**DATASET CONTENT**
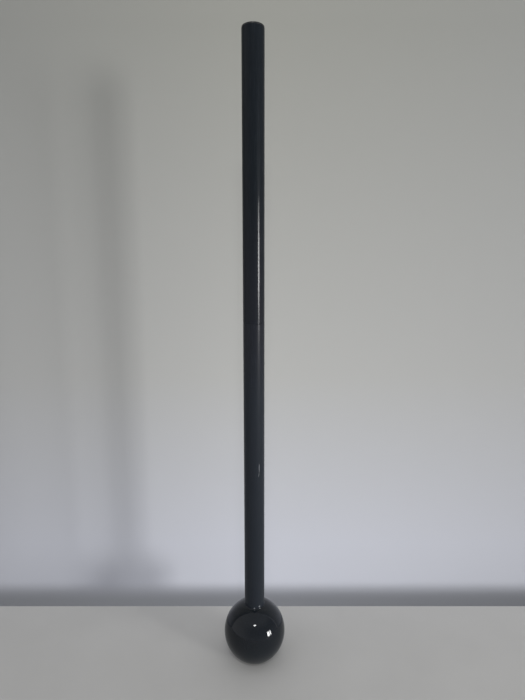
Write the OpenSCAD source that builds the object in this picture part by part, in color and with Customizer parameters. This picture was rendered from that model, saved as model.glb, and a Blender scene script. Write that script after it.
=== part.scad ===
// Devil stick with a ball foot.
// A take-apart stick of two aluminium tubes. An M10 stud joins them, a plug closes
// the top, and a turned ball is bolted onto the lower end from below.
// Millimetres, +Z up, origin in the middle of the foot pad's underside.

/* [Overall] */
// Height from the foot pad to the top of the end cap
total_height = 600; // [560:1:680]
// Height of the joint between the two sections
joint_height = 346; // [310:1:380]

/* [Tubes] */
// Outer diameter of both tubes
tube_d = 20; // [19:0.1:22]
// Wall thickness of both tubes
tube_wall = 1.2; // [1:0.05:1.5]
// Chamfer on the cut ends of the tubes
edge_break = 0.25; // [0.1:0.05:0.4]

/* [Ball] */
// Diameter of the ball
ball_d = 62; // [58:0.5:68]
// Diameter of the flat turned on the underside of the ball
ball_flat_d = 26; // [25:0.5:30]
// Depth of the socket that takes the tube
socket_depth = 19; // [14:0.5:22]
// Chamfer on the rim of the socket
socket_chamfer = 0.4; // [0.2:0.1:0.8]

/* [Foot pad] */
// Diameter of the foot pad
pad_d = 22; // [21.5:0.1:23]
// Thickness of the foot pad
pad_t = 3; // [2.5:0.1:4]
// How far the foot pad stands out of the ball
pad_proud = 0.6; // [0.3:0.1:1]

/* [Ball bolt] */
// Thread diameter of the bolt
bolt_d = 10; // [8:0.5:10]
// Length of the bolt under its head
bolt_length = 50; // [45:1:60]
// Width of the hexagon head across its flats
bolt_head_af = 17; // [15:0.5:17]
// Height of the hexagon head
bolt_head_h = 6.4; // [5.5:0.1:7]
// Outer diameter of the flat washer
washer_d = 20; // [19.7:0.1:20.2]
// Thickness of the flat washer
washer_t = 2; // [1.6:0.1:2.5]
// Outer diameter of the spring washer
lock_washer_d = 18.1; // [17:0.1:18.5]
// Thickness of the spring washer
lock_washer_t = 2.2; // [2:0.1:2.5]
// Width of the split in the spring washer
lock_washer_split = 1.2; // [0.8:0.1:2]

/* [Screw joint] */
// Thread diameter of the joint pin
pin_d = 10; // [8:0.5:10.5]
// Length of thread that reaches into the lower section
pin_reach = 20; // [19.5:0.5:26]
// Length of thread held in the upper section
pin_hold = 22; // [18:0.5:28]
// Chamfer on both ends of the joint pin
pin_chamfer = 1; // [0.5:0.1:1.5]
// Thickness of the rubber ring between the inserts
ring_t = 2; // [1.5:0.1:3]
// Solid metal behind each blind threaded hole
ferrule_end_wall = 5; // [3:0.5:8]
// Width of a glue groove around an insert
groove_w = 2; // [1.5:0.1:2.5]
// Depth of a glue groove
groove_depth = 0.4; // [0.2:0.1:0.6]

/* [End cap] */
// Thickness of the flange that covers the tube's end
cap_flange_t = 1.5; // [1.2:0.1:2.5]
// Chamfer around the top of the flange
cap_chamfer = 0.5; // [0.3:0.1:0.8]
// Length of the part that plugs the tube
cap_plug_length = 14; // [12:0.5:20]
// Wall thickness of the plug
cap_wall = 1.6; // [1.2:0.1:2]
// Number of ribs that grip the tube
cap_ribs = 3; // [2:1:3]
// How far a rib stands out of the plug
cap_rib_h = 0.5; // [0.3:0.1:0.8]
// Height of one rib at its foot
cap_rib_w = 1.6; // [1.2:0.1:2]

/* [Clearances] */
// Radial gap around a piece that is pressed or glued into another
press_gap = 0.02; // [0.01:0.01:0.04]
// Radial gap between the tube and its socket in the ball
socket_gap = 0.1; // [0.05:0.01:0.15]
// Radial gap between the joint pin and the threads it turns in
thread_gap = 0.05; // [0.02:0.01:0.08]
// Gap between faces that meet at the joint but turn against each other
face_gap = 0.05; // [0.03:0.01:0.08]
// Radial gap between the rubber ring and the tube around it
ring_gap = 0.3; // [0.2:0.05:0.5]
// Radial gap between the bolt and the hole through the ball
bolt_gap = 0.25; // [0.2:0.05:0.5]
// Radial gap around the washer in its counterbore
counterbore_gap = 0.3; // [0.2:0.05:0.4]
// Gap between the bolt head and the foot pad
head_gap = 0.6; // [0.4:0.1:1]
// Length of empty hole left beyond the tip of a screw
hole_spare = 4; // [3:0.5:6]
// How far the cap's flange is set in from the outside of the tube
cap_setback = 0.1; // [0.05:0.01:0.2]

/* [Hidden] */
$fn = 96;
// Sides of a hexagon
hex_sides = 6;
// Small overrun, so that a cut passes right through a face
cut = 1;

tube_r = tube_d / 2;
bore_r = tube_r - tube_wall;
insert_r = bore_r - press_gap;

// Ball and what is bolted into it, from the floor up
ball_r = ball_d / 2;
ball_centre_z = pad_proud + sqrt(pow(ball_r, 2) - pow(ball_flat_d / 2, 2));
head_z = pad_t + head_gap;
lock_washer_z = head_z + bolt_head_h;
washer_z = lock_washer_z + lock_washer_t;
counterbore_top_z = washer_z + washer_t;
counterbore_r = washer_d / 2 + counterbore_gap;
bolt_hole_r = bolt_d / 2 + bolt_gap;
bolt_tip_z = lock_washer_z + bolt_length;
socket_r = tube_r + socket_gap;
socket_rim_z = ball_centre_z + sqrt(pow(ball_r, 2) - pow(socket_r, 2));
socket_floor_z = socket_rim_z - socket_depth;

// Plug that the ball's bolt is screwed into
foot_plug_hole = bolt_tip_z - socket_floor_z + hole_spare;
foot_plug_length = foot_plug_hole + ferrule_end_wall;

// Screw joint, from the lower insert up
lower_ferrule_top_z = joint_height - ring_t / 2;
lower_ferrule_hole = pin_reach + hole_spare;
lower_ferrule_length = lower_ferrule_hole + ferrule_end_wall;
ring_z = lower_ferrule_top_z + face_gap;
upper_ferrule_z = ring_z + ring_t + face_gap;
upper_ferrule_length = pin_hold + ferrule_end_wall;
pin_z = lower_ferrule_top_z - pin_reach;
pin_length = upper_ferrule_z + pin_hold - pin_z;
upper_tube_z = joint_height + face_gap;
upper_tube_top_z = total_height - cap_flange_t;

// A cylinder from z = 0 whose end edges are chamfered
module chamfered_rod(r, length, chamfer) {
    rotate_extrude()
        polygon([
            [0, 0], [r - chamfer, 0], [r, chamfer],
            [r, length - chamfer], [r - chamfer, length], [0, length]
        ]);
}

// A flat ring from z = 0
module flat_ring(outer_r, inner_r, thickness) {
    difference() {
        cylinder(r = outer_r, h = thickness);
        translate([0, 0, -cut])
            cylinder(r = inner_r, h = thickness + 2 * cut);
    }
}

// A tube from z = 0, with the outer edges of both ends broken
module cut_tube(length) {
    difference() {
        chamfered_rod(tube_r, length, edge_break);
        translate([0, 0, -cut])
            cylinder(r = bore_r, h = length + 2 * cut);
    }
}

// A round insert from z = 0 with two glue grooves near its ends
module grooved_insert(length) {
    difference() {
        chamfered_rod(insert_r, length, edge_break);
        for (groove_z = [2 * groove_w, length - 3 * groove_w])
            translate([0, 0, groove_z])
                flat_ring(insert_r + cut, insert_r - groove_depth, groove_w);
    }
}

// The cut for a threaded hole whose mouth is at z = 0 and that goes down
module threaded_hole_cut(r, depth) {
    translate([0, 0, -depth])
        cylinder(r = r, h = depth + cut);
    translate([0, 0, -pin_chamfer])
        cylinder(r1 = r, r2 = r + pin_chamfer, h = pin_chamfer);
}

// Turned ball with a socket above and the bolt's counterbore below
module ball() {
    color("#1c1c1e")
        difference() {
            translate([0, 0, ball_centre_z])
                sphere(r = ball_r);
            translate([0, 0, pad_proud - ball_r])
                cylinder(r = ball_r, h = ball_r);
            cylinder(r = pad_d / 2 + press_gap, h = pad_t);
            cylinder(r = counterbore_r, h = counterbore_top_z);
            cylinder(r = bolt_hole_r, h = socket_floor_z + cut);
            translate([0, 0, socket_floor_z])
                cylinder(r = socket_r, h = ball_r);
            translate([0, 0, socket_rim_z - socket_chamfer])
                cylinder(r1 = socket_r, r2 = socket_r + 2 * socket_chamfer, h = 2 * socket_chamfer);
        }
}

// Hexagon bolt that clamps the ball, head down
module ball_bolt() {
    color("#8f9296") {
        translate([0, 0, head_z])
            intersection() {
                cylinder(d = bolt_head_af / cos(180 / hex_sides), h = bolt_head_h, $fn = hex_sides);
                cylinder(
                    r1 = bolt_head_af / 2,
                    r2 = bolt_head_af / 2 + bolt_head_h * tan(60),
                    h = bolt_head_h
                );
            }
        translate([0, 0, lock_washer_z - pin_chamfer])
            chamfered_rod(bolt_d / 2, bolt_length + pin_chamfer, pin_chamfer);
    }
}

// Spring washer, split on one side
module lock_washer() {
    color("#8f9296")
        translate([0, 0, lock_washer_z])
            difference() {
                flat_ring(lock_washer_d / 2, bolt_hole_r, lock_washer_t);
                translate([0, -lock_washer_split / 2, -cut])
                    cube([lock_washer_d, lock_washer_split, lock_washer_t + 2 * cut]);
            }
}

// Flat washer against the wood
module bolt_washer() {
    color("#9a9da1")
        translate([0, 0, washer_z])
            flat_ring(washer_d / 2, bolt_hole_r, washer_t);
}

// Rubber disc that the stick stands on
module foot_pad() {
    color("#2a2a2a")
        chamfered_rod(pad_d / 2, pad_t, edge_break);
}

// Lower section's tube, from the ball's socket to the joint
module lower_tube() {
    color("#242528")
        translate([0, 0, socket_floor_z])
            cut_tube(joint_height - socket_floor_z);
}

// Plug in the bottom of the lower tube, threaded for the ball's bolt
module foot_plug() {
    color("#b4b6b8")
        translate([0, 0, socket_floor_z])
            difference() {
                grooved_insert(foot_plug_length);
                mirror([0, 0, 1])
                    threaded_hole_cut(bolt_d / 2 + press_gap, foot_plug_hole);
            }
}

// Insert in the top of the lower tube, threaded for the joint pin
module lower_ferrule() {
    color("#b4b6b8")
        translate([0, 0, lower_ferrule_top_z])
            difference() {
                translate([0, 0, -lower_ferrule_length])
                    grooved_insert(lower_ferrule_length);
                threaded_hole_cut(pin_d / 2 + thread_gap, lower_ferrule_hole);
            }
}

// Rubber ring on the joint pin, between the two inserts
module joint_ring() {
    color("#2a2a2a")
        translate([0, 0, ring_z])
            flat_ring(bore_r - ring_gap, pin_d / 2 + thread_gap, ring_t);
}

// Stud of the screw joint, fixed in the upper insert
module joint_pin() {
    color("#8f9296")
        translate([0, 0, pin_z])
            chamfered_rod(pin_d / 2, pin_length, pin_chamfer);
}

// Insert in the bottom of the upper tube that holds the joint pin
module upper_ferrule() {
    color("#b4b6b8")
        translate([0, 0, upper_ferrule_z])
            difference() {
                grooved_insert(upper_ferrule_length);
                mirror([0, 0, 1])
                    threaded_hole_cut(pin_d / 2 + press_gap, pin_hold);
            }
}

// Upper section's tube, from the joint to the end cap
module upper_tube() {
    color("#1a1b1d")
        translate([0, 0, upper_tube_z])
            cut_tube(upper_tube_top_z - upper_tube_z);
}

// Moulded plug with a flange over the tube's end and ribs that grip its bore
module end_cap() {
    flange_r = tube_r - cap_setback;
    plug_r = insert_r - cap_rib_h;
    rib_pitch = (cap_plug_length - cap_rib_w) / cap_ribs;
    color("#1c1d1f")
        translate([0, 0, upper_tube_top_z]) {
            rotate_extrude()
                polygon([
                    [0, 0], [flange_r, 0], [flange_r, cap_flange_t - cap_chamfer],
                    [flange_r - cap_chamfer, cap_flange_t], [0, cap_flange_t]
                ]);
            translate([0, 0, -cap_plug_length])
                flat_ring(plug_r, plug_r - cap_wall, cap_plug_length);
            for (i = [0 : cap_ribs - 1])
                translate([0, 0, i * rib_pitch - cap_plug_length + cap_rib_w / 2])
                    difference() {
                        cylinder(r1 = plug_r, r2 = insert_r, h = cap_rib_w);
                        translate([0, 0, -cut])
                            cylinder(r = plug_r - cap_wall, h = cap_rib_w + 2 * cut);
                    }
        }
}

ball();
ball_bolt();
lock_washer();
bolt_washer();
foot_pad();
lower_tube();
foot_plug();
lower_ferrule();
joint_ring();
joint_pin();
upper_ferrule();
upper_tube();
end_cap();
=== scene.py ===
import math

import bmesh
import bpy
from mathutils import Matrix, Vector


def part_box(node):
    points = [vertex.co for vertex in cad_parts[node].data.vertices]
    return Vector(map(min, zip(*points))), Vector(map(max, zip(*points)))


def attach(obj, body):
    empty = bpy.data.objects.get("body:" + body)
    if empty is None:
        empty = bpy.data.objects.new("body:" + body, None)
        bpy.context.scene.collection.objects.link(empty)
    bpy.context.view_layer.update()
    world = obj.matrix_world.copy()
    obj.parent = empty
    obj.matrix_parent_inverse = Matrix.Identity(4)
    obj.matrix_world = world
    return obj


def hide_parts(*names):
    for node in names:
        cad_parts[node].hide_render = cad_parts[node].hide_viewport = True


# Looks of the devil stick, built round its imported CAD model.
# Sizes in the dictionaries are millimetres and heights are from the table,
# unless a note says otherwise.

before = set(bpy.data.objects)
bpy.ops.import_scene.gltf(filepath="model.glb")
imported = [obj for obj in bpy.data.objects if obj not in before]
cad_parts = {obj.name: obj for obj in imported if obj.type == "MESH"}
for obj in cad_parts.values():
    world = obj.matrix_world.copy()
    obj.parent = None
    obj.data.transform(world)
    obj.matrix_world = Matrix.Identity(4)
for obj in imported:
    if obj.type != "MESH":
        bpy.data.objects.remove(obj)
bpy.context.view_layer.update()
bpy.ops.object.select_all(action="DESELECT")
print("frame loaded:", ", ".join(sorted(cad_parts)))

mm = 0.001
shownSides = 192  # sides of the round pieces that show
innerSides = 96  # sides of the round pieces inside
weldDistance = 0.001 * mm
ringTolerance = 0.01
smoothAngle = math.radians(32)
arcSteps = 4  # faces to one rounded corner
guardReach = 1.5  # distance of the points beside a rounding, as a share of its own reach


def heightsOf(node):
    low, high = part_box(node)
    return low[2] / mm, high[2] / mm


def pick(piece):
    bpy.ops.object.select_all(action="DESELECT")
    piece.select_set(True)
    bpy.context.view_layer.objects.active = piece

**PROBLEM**
Print, please, the lines above from the very first through the one that holds "edge_break = 0.25; // [0.1:0.05:0.4]", both included, word for word and with nothing else.

**ANSWER BELOW**
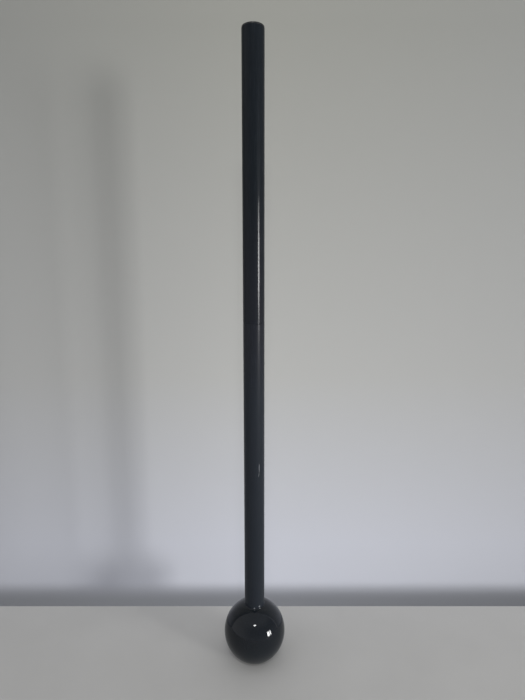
Write the OpenSCAD source that builds the object in this picture part by part, in color and with Customizer parameters. This picture was rendered from that model, saved as model.glb, and a Blender scene script. Write that script after it.
=== part.scad ===
// Devil stick with a ball foot.
// A take-apart stick of two aluminium tubes. An M10 stud joins them, a plug closes
// the top, and a turned ball is bolted onto the lower end from below.
// Millimetres, +Z up, origin in the middle of the foot pad's underside.

/* [Overall] */
// Height from the foot pad to the top of the end cap
total_height = 600; // [560:1:680]
// Height of the joint between the two sections
joint_height = 346; // [310:1:380]

/* [Tubes] */
// Outer diameter of both tubes
tube_d = 20; // [19:0.1:22]
// Wall thickness of both tubes
tube_wall = 1.2; // [1:0.05:1.5]
// Chamfer on the cut ends of the tubes
edge_break = 0.25; // [0.1:0.05:0.4]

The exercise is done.